Our consideration of the record in support of the findings made by the Commission as to the need for increased revenue on bituminous coal, wood bolts, and short logs convinces us that substantial evidence supports its findings. Any alleged prejudice resulting from any error of the Examiner in determining the sufficiency of the foundation for certain evidence received and the other procedural matters of which complaint is made do not require any discussion. The errors, if any, are not of sufficient gravity to justify the setting aside of the order of the Commission. The Court being convinced, therefore, that the Commission acted upon sufficient findings which are supported by substantial evidence, the language of the Supreme Court in King v. United States, 344 U.S. 254, 272, 73 S.Ct. 259, 269, 97 L.Ed. 301, is strikingly appropriate here:

“The Commission has applied to the Florida operations the same conclusion it reached as to the need for increased revenue on a national basis and has distributed the burden within Florida along the same lines it followed when estimating the revenues available in the southern territory from intrastate as well as interstate operations. In the absence of any showing that it is not applicable to Florida, the evidence which forms the basis of the Commission’s nationwide order becomes the natural basis for its Florida order.”

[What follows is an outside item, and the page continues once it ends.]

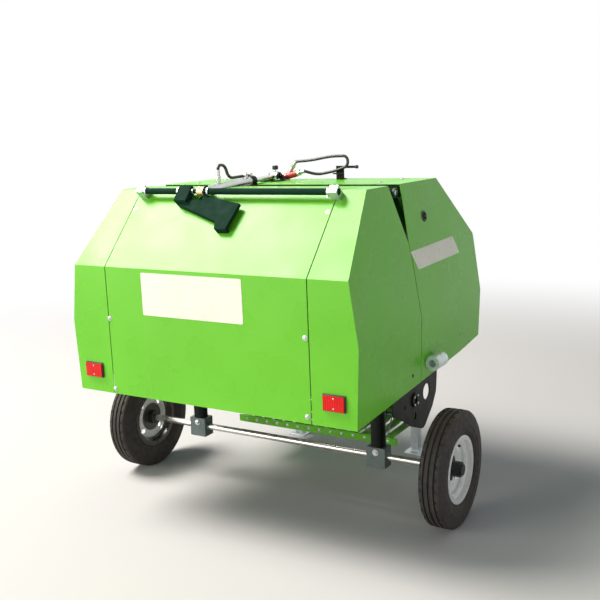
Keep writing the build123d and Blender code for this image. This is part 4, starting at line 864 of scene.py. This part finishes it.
# Axle
# A ground steel bar right through, held in two folded grey blocks under the posts, each with one
# bolt. The posts are black as painted shade, where they stand in the machine's shadow.
block_paint = finish(
    "block_grey", (0.10, 0.135, 0.125), 0.40, metal=0.35, spread=0.14, cloud=14.0, grain=240.0,
    rubbed=(0.55, 0.57, 0.56), dust=0.18,
)
axle_steel = finish(
    "axle_steel", (0.62, 0.61, 0.57), 0.30, metal=0.85, spread=0.14, cloud=12.0, grain=300.0,
    rubbed=(0.75, 0.74, 0.70), dust=0.16,
)
dress(axle_steel, "axle")
CLAMP_BOLT_DOWN = 0.020
for side, _ in SIDES:
    dress(block_paint, f"axle_clamp_{side}")
    # The posts take black paint as painted shade: they stand in the machine's shadow.
    dress(black_paint, f"axle_post_{side}")
    clamp_low, clamp_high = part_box(f"axle_clamp_{side}")
    at = ((clamp_low.x + clamp_high.x) / 2, clamp_low.y, clamp_high.z - CLAMP_BOLT_DOWN)
    clamp_bolts = bmesh.new()
    hex_bolt(clamp_bolts, at, -FRONT, 1.2)
    make(f"clamp_bolts_{side}", clamp_bolts, zinc, "frame")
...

It follows, therefore, that the plaintiffs and intervening plaintiff have not sustained their right to a decree suspending, enjoining, setting aside and restraining the enforcement, application and operation of the order of the Interstate Commerce Commission in Docket No. 31798, Minnesota Intrastate Freight Rates and Charges, pursuant to which the order of the Minnesota Commission of May 20, 1957, in its Docket No. A-7138-3 was issued; that therefore the complaint and intervening complaint should be, and hereby is, dismissed; and that the temporary injunction heretofore issued should be, and hereby is, vacated, annulled, and set aside. It is so ordered.

A stay of thirty days is granted, and an exception is allowed.

. “(2) In the exercise of its power to prescribe just and reasonable rates the Commission shall give due consideration, among other factors, to the effect of rates on the movement of traffic by the carrier or carriers for which the rates are prescribed; to the need, in the public interest, of adequate and efficient railway transportation service at the lowest cost consistent with the furnishing *717of such service; .and to the need of revenues sufficient to enable the carriers, under honest, economical, and efficient management to provide such service.”